Locally, investors will keep a close eye on jobs data for December due on Thursday to take the pulse of the Australian economy, which contracted in the third quarter of last year. While unemployment has been steady at three-year lows, jobs have been heavily skewed toward part-time work.

Meanwhile, a measure of Australia's consumer sentiment barely budged in January, data out on Wednesday showed.

Elsewhere, the Aussie held at one-week lows on the pound, after skidding 1.5 per cent in the previous session following a speech by British Prime Minister Theresa May on plans to leave the European Union.
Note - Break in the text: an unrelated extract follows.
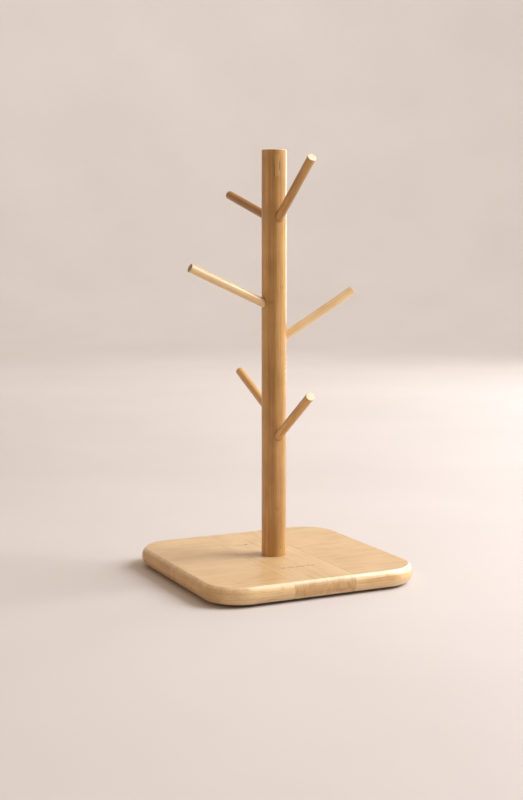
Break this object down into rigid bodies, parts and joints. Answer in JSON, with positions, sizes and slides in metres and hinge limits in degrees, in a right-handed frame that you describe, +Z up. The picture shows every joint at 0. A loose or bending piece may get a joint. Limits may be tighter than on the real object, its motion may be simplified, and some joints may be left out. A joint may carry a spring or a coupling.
{
  "type": "mug tree",
  "caption": "Free-standing bamboo mug tree: a round post on a rounded square base, with tilted pegs that hold mugs by their handles.",
  "frame": {"origin": "centre of the base, on the surface that the feet rest on", "axes": "+Z up along the post, -Y towards the front edge of the base, +X to the right"},
  "size_m": [0.18, 0.18, 0.3405],
  "materials": {
    "base_outer_board": "satin",
    "base_centre_board": "satin",
    "post": "satin",
    "peg": "satin",
    "screw": "zinc plated",
    "foot": "matte"
  },
  "bodies": {
    "root": {"base_left_board": "base_outer_board", "base_centre_board": "base_centre_board", "base_right_board": "base_outer_board", "post": "post", "post_screw": "screw", "peg_top_front": "peg", "peg_top_back": "peg", "peg_middle_left": "peg", "peg_middle_right": "peg", "peg_bottom_back": "peg", "peg_bottom_front": "peg", "foot_front_left": "foot", "foot_front_right": "foot", "foot_back_left": "foot", "foot_back_right": "foot"}
  },
  "joints": []
}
Investors latched on to her stated commitment to put a settlement agreement back to parliament, which could help soften the deal eventually.

That sent sterling soaring to its biggest one-day gain since at least 1998 against the US dollar.

The New Zealand dollar too fell 1.3 per cent against the British pound. However, it outperformed versus other currencies, fuelled by an auction in which global dairy prices inched up following losses in two previous auctions.

New Zealand government bonds gained, sending yields 3.5 basis points lower at the long end of the curve.

Australian government bond futures were mixed, with the three-year bond contract unchanged at 98.00. The 10-year contract rose 2.5 ticks to 97.295.